Considering alternatives

Of course, the retirement finance market is incredibly broad and there a plethora of different options to choose from.

For example, flexible access drawdowns allow retirees to choose exactly how much they want to withdraw from their pension and when they choose to do so. Further, the proportion they do not withdraw remains invested, so there is scope for savers to grow throughout their retirement. And there are plenty of different funds available, which are designed to suit different preferences including the amount of risk someone is prepared to undertake with their investments.

Of course, such investments do carry risk, and the successful growth of the fund is not guaranteed. This might mean that such a retirement finance option might not suit everyone. And this makes it all the more important to seek independent financial advice.

The importance of advice

When deciding upon a route to retirement, it is vital for Britons to select an option which suits their specific needs. As such, pension planners would be wise to speak to an independent financial adviser before making a decision.
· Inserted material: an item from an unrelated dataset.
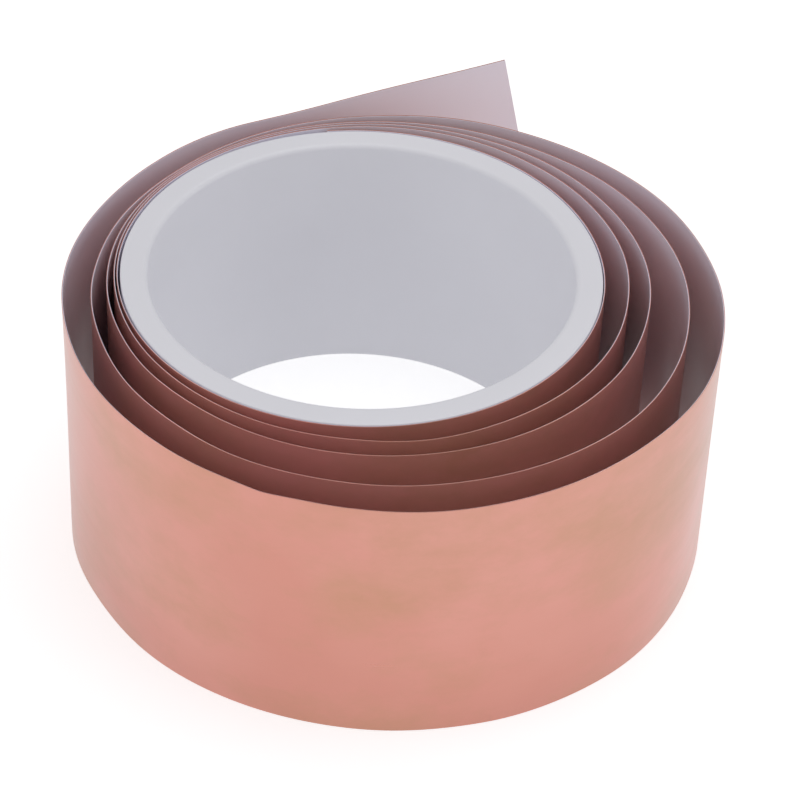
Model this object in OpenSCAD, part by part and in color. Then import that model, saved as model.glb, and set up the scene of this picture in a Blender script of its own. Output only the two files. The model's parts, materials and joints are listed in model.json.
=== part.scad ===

Independent financial advisers, like our expert team at My Pension Expert, are able to take into account the entirety of a person’s current circumstances, the level of risk they are comfortable and capable of taking on, as well as their future goals in retirement. From there, they will make a personalised recommendation which suits their specific needs. For some, this might be an annuity. For others, investments of a flexible access drawn.

Annuities have been thrust back into the spotlight over the previous 12 months. And it is certainly possible to see their appeal. However, the key to determining whether they will truly suit some’s needs is to consult an independent financial adviser, and exploring all other options before making a final decision. Following this, people will be able to rest easy, knowing that their retirement plan is the well suited to their needs.